Scrum Priorities and Buckets
Friday, January 30 2009 - scrum, agile, priority, buckets
More than once, I've heard Scrum Masters express the importance of prioritizing a product backlog in the exact order of priority -- so if you have 100 items in the backlog, the product owner ought to prioritize them from 1 to 100. The argument is that this level of prioritization provides the following benefits:
- Makes sprint planning that much simpler...the team can take the top priority items for the next sprint
- If any items are left off in order to complete a sprint on time, the team will know the items that were left out were of lower importance than the items they included.
While those benefits are great, the drawbacks of this level of prioritization are rarely discussed by its proponents (and there are some serious drawbacks). When dealing with large sets of items, generally more than 20, it's highly unlikely that the exact order of all the items is important to the product owner. However, to satisfy this arbitrary constraint, the product owner is forced to do the following:
- Spend WAY too much time on item prioritization
- Arbitrarily prioritize items of equal importance: for example, the product owner might consider five items of equal importance and not care which item is done first or last, however, to satisfy the prioritization constraint, the owner will spend time assigning the five items priorities of 16, 17, 18, 19 and 20.
- Based on the false assumption that the product backlog is prioritized in an exact order of importance, when the team is forced to cut a feature, they would start with item 20, then 19, then 18 and so on...
Now consider the following time estimations for items 16 through 20:
- Item 16: 5 Days
- Item 17: 1 Day
- Item 18: 1 Day
- Item 19: 1 Day
- Item 20: 1 Day
And remember that in this example, the product owner believes that Items 16 through 20 are equally important. However, when the team needs to shave off 4 days worth of work in order to meet their deadlines, the team goes through and axes Items 17 through 20. Bad choice! Had the product owner known the team was about to cut off 4 out of 5 equally important items, s/he might have opted to have Item #16 cut, rather than the other four.
That way, four of the five items would have been completed instead of axed.
A Better Way: Using Priority Buckets
There is a much better way to prioritize. The traditional Low-Medium-High is a better way, but those three groups may not provide sufficient priority levels. But, that doesn't mean the answer is one priority for each item. Software doesn't have to be developed by jumping to extremes or using rigid development methodologies. In fact, Scrum was intended to be just the opposite: agile and flexible. It's ironic when some in the Scrum community try so hard to codify and systematize every aspect of scrum.

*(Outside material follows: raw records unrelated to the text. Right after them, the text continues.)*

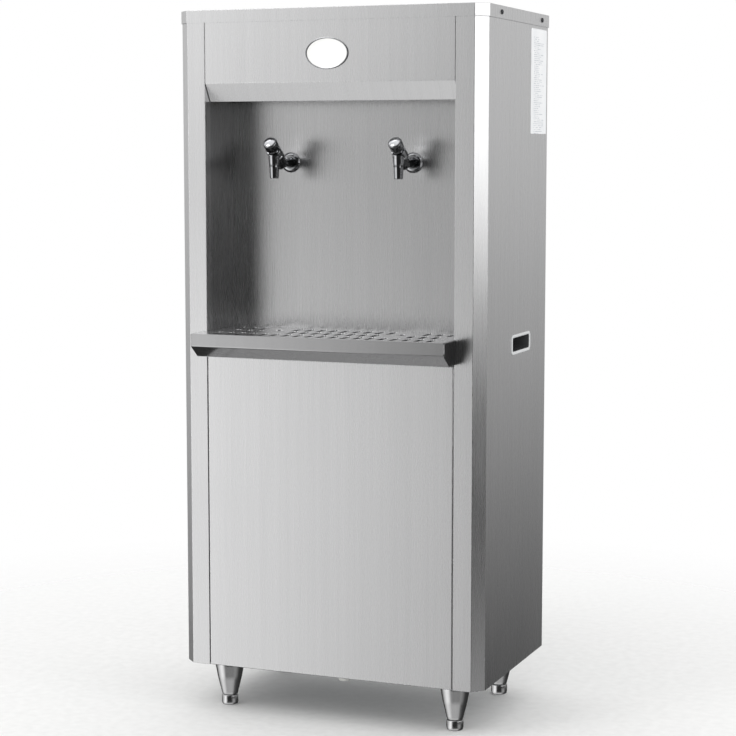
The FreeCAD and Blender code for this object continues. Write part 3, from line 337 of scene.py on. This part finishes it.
# %% Plain metals and mouldings
def finish(name, tone, roughness, metallic=0.0, lump=3.0, depth=0.15, contrast=0.08, wear=0.06):
    """A surface with speckle lumps of a size in millimetres and slow patches of wear."""
    material = bpy.data.materials.new(name)
    material.use_nodes = True
    tree = material.node_tree
    tree.nodes.clear()
    place = add_node(tree, "ShaderNodeTexCoord").outputs["Object"]
    fine = add_node(tree, "ShaderNodeTexNoise", None, Vector=place, Scale=1 / (lump * MM),
                    Detail=4.0).outputs["Fac"]
    patches = add_node(tree, "ShaderNodeTexNoise", None, Vector=place, Scale=12.0,
                       Detail=3.0).outputs["Fac"]
    base = colour(tone)
    dark = tuple(c * (1 - contrast) for c in base[:3]) + (1.0,)
    light = tuple(min(1.0, c * (1 + contrast)) for c in base[:3]) + (1.0,)
    tint = ramp(tree, fine, [(0.3, dark), (0.7, light)])
    polish = span(tree, patches, 0.3, 0.7, max(0.02, roughness - wear), roughness + wear)
    bump = add_node(tree, "ShaderNodeBump", None, Strength=depth, Distance=0.0001, Height=fine)
    body = add_node(tree, "ShaderNodeBsdfPrincipled", None, Base_Color=tint, Metallic=metallic,
                    Roughness=polish, Normal=bump.outputs[0])
    add_node(tree, "ShaderNodeOutputMaterial", None, Surface=body.outputs[0])
    return material


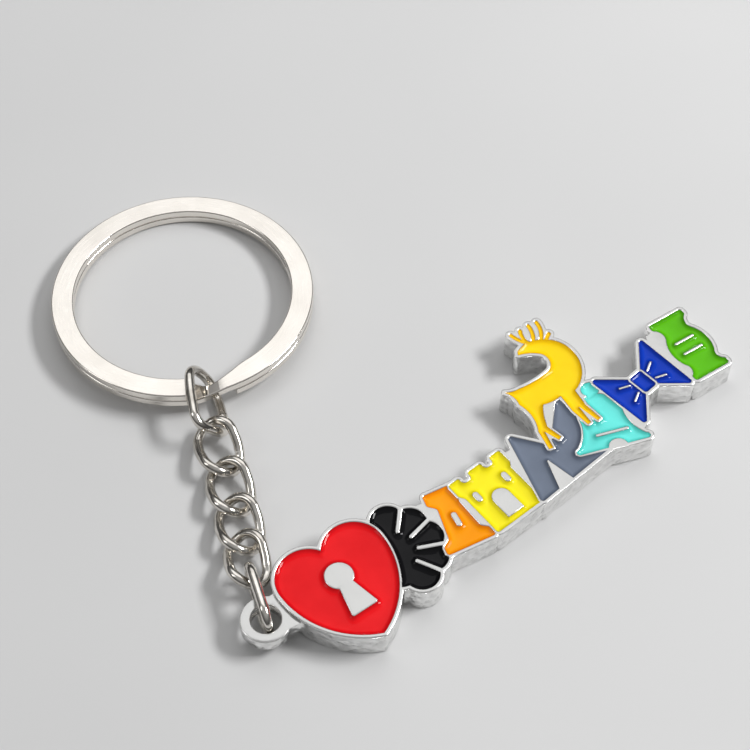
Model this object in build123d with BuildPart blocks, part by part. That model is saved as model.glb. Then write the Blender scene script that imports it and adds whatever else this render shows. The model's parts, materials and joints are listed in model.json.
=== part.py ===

Priority Buckets allow a team (or a product owner) to decide up front how many priority levels they need for the project. In most cases 10 priority levels is more than enough, but that's not a hard and fast rule. Feel free to use 100 priority buckets if that makes more sense in your case. However, the flexibility of the priority buckets is that the product owner could group items into the same bucket.
So looking at the above example again, lets assume the product owner decided to have 10 priority buckets. Then he or she could have prioritized items 16 through 20 into one of those priority bucket, such as priority bucket #7. The team could then decide on the order iof all the items inside the same priority bucket. And, if/when the team needed to axe four days of work, the team would have easily recognized that eliminating item #16 is the smart choice allowing them to still finish the vast majority of items on their product backlog.
What your example does not allow for is the business value that a story gives the product owner. If item 16 is higher priority than items 17-20 then the Product Owner must have assessed the priority versus the effort to conclude that Item 16 is more valuable than Item 17.
Personally I like a three stage process for prioritising the Product Backlog. Stage one requires the Product Owner to prioritise the Product Backlog. The scale of prioritisation is pretty much irrelevant. I tend to use High, Medium and Low. The second stage is where the team estimate the effort (points not time) for each of the Product Backlog Stories. The Third stage is where the Product Owner ranks the stories based on the priority and estimate. It is important to use both priority and estimate, as these can be used by the Product Owner to determine the business value of the story.
Another good reason to take this approach is that the Priority and rank give the team focus on the stories that need exploring in detail versus those stories that are Epics and should be left as such.